> What is needed: Will you return, word for word, only the lines from the top of the data below down to and including the one with "# A station"?
..............................
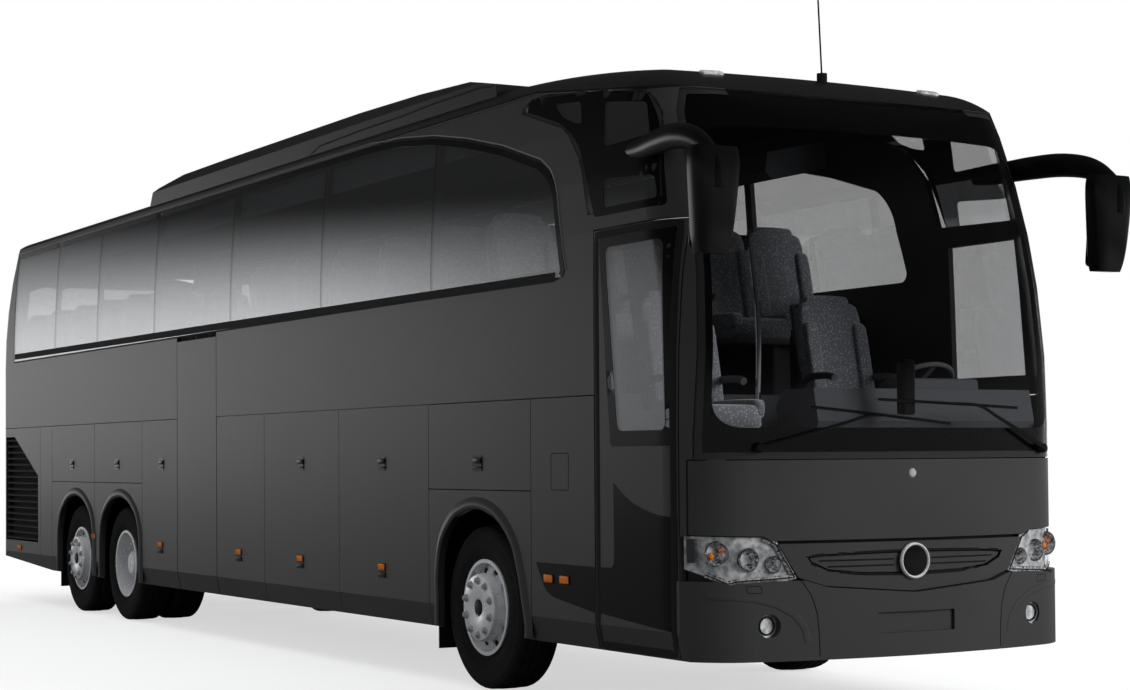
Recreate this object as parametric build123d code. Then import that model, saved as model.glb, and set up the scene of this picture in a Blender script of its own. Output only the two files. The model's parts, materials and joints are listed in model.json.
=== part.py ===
from build123d import *
from functools import cache
import math
import os

# A three-axle high-deck touring coach with its doors on the right.
# Millimetres, X forward, Y left, Z up, ground at zero.
# A station is a distance ahead of the front axle, so those behind it are negative.

# Overall sizes
body_length = 13960
body_width = 2550
front_overhang = 2720
mirror_reach = 185
wheelbase = 7090
tag_spacing = 1350
sill_height = 355
roof_height = 3750
wall = 45
panel_gap = 6
fit_gap = 0.3
overrun = 400

rear_end_x = -(body_length + mirror_reach) / 2
axle_x = rear_end_x + body_length - front_overhang
half_width = body_width / 2

# Body skin, seen from above and from the side
bumper_proud = 30
nose_x = rear_end_x + body_length - bumper_proud
nose_radius = 4000
nose_corner_radius = 400
tail_radius = 9000
tail_corner_radius = 260
screen_start = 1600
screen_lean_radius = 4300
side_lean_start = 2400
side_lean_radius = 11400
tail_lean_radius = 2600
skin_heights = [300, 1600, 2000, 2400, 2700, 3000, 3300, 3600, 3900]

# Roof line and its shoulder, as across and down from the middle of the roof
shoulder_in = 950
shoulder_in_drop = 14
shoulder_mid = 1160
shoulder_mid_drop = 75
shoulder_out = 1300
shoulder_out_drop = 225
dome_start = -200
dome_end = 1750
dome_drop = 140
brow_radius = 900
brow_sweep = 62
roof_tail_radius = 700
roof_tail_sweep = 40
roof_tail_start = 560

# Panel lines
belt_height = 1777
arch_line_height = 1235
band_bottom = 2470
gutter_height = 3600
brow_height = 3440
brow_break = 690
brow_front = 1950
tail_seam = -10997
door_post = 2316
floor_top = 1800
floor_thick = 80
tail_rise = 125
rise_start = -9300
tuck_height = 500
tuck_in = 28

# Side glass
pillar_stations = [-9144, -7774, -6146, -4293, -2462, -640]
band_rear = -10620
band_front = 1130
band_foot_radius = 60
glass = 8
glass_flange = 36
glass_joint = 7

# Doors and flaps
front_door_rear = 1461
front_door_front = 2310
front_door_top = 2700
mid_door_rear = -5543
mid_door_front = -4596
mid_door_top = 2425
door_gap = 9
flap_rebate = 20
hinge_gap = 0.5
door_arm = 500
door_arm_thick = 30
door_arm_depth = 60
door_pillar_radius = 18
door_pillar_depth = 80
door_pillar_setback = 110
front_arm_heights = [640, 1380]
mid_arm_heights = [900, 2150]
step_height = 400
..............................
> Answer to this problem:
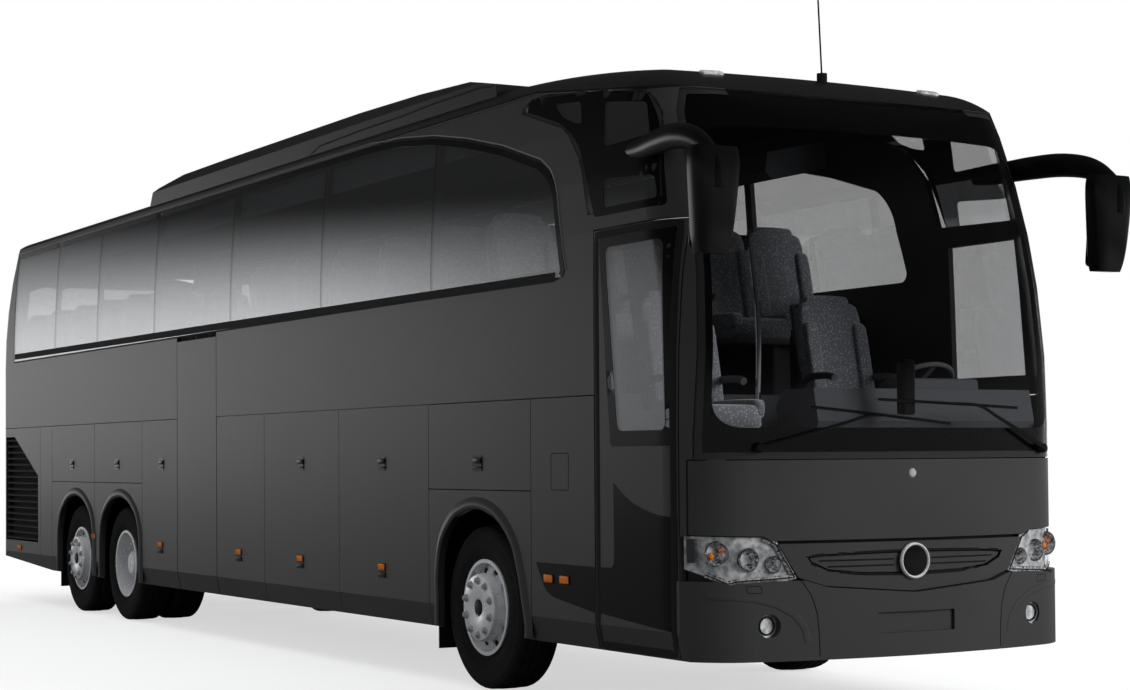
Recreate this object as parametric build123d code. Then import that model, saved as model.glb, and set up the scene of this picture in a Blender script of its own. Output only the two files. The model's parts, materials and joints are listed in model.json.
=== part.py ===
from build123d import *
from functools import cache
import math
import os

# A three-axle high-deck touring coach with its doors on the right.
# Millimetres, X forward, Y left, Z up, ground at zero.
# A station is a distance ahead of the front axle, so those behind it are negative.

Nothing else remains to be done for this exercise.